▸ Dataset content:
⁂
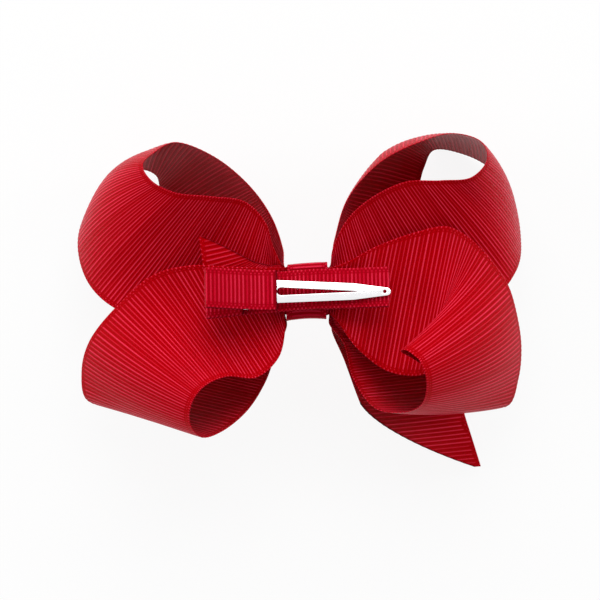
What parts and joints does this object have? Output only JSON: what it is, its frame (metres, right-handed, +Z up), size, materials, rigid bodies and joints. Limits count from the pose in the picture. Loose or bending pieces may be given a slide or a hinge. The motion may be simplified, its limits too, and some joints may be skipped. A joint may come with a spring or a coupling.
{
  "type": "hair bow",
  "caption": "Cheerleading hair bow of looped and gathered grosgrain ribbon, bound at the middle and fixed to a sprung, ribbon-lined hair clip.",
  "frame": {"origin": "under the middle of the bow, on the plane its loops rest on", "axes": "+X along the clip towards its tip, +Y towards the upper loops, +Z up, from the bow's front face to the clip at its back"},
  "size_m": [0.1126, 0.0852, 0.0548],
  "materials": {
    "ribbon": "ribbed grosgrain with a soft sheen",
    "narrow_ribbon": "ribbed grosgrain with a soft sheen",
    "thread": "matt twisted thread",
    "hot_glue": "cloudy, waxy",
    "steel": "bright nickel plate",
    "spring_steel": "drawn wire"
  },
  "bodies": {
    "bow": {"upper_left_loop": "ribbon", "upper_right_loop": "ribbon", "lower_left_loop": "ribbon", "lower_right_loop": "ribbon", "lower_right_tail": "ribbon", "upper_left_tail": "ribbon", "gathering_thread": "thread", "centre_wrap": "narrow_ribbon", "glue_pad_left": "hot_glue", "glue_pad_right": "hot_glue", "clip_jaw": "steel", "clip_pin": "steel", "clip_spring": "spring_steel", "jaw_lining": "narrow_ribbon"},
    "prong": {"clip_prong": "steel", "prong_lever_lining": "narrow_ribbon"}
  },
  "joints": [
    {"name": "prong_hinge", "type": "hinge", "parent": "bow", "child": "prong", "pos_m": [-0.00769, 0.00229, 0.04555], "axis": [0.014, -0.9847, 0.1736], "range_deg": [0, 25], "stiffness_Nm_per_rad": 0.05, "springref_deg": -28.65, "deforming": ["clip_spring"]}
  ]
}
⁂
▸ Job: All of the data needs to be reproduced exactly, with no line missing.

▸ Finished task:
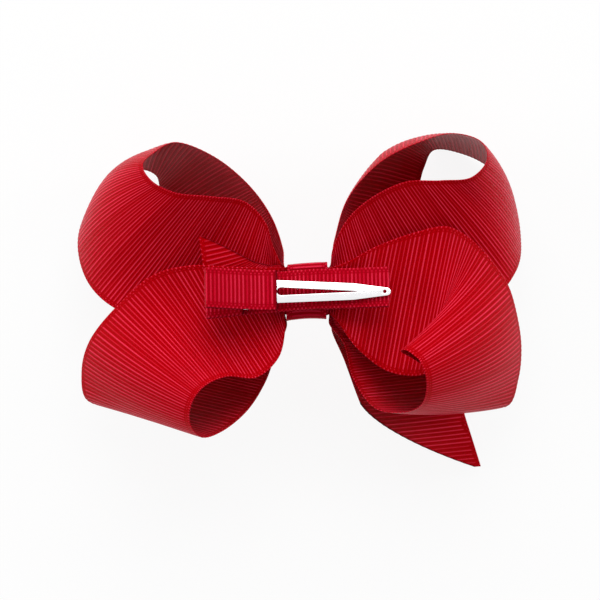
What parts and joints does this object have? Output only JSON: what it is, its frame (metres, right-handed, +Z up), size, materials, rigid bodies and joints. Limits count from the pose in the picture. Loose or bending pieces may be given a slide or a hinge. The motion may be simplified, its limits too, and some joints may be skipped. A joint may come with a spring or a coupling.
{
  "type": "hair bow",
  "caption": "Cheerleading hair bow of looped and gathered grosgrain ribbon, bound at the middle and fixed to a sprung, ribbon-lined hair clip.",
  "frame": {"origin": "under the middle of the bow, on the plane its loops rest on", "axes": "+X along the clip towards its tip, +Y towards the upper loops, +Z up, from the bow's front face to the clip at its back"},
  "size_m": [0.1126, 0.0852, 0.0548],
  "materials": {
    "ribbon": "ribbed grosgrain with a soft sheen",
    "narrow_ribbon": "ribbed grosgrain with a soft sheen",
    "thread": "matt twisted thread",
    "hot_glue": "cloudy, waxy",
    "steel": "bright nickel plate",
    "spring_steel": "drawn wire"
  },
  "bodies": {
    "bow": {"upper_left_loop": "ribbon", "upper_right_loop": "ribbon", "lower_left_loop": "ribbon", "lower_right_loop": "ribbon", "lower_right_tail": "ribbon", "upper_left_tail": "ribbon", "gathering_thread": "thread", "centre_wrap": "narrow_ribbon", "glue_pad_left": "hot_glue", "glue_pad_right": "hot_glue", "clip_jaw": "steel", "clip_pin": "steel", "clip_spring": "spring_steel", "jaw_lining": "narrow_ribbon"},
    "prong": {"clip_prong": "steel", "prong_lever_lining": "narrow_ribbon"}
  },
  "joints": [
    {"name": "prong_hinge", "type": "hinge", "parent": "bow", "child": "prong", "pos_m": [-0.00769, 0.00229, 0.04555], "axis": [0.014, -0.9847, 0.1736], "range_deg": [0, 25], "stiffness_Nm_per_rad": 0.05, "springref_deg": -28.65, "deforming": ["clip_spring"]}
  ]
}